= SHORT PROBLEM =
Check each line of the material below for "bodies". Report how many have it, with no other words.
Start
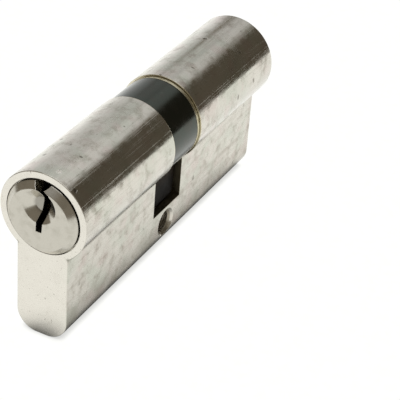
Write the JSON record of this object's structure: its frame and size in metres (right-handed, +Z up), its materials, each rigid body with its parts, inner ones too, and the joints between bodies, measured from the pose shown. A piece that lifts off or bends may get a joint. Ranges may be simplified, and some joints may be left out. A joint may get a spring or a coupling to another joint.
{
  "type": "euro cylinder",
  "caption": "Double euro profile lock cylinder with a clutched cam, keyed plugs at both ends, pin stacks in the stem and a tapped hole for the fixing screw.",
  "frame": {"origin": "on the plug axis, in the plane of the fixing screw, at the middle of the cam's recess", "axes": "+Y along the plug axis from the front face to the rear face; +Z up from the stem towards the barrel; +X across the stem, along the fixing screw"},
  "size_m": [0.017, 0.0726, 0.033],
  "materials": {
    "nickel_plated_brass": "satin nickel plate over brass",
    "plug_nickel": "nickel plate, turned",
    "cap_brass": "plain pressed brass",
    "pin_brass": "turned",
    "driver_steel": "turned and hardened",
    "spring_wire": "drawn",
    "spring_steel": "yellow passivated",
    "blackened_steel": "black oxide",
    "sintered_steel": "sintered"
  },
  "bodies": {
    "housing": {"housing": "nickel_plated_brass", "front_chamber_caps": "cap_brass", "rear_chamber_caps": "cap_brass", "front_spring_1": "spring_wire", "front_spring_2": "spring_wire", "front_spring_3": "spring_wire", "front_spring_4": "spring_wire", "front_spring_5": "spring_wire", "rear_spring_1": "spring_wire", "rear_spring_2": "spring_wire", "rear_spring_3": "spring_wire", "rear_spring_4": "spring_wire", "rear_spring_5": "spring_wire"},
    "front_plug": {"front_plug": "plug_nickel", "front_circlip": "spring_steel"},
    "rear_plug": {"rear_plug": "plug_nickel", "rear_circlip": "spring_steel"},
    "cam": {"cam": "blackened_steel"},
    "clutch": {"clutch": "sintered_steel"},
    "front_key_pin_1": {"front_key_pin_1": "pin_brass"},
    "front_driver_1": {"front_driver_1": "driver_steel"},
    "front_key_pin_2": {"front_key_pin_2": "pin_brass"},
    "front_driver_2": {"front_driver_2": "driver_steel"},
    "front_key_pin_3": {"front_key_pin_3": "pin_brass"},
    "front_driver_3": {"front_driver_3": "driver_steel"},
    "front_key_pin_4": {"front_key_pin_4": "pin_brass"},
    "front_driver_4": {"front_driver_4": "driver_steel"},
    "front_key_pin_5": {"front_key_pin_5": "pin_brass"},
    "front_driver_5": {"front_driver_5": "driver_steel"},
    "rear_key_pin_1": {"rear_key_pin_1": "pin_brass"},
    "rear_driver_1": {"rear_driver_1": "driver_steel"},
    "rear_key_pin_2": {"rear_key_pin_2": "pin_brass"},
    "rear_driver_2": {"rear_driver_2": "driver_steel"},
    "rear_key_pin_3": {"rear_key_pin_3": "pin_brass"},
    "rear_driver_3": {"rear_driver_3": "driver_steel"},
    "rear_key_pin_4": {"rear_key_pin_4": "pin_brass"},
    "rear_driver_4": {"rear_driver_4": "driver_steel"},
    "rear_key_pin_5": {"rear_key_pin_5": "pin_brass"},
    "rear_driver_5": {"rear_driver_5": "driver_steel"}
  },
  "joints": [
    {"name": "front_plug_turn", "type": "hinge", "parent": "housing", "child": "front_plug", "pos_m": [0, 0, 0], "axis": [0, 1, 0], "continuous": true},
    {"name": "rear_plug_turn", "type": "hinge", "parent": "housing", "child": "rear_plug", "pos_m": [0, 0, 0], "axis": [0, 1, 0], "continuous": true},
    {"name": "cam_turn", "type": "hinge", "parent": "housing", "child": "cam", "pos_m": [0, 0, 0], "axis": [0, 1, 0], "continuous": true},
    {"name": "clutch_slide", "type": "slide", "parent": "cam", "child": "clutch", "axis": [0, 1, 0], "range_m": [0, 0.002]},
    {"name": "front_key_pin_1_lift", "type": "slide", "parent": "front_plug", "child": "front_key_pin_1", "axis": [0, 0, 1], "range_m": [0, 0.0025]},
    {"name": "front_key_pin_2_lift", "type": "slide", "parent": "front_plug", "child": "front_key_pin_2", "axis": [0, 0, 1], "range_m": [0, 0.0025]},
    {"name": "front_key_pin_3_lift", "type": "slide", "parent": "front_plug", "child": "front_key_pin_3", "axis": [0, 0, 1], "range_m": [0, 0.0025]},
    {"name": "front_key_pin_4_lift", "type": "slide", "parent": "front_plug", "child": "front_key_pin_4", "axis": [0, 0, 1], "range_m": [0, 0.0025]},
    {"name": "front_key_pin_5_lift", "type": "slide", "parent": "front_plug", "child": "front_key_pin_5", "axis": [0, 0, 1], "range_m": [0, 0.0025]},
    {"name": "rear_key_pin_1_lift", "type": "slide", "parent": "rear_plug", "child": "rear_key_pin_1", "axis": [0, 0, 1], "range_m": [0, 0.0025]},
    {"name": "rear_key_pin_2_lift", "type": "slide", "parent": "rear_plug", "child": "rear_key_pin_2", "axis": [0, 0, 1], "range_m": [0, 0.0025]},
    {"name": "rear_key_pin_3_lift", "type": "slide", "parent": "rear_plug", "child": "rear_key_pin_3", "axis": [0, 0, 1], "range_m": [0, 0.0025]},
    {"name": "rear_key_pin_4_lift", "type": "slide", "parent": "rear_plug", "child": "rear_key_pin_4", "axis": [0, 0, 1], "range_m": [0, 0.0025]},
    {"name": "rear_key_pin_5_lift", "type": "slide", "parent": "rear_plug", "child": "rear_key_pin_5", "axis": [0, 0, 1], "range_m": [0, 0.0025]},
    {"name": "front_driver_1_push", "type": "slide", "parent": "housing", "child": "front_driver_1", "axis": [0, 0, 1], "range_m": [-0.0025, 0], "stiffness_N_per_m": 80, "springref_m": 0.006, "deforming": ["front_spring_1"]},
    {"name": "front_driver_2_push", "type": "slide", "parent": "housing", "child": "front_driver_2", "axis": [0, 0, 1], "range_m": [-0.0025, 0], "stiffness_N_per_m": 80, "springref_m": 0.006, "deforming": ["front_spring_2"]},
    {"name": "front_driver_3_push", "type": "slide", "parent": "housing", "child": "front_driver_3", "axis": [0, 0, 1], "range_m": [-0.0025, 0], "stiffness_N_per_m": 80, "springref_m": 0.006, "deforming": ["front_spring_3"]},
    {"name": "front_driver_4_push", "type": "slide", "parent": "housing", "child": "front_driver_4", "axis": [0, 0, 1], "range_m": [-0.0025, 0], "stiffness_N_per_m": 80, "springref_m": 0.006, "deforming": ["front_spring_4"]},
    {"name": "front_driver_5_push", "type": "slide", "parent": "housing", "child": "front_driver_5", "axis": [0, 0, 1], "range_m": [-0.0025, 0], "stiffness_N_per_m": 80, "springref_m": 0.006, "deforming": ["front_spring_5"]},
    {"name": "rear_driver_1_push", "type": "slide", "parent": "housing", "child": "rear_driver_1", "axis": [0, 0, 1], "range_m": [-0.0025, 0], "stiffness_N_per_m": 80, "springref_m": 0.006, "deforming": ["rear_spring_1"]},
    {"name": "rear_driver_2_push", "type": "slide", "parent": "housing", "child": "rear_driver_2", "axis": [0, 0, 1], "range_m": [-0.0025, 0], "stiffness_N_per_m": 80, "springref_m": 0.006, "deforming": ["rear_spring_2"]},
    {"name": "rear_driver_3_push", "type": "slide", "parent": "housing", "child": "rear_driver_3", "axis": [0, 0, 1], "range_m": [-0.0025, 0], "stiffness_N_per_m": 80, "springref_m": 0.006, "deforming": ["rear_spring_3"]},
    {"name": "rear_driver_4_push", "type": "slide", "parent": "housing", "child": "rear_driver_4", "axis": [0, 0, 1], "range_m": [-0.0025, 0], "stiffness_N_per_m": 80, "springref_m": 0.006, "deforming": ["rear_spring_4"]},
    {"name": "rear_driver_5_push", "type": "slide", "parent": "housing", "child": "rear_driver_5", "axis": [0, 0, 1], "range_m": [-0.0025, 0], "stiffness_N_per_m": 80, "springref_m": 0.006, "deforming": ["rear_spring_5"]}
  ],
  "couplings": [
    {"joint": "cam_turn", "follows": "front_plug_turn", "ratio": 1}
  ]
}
End
= WRITTEN RESPONSE =
2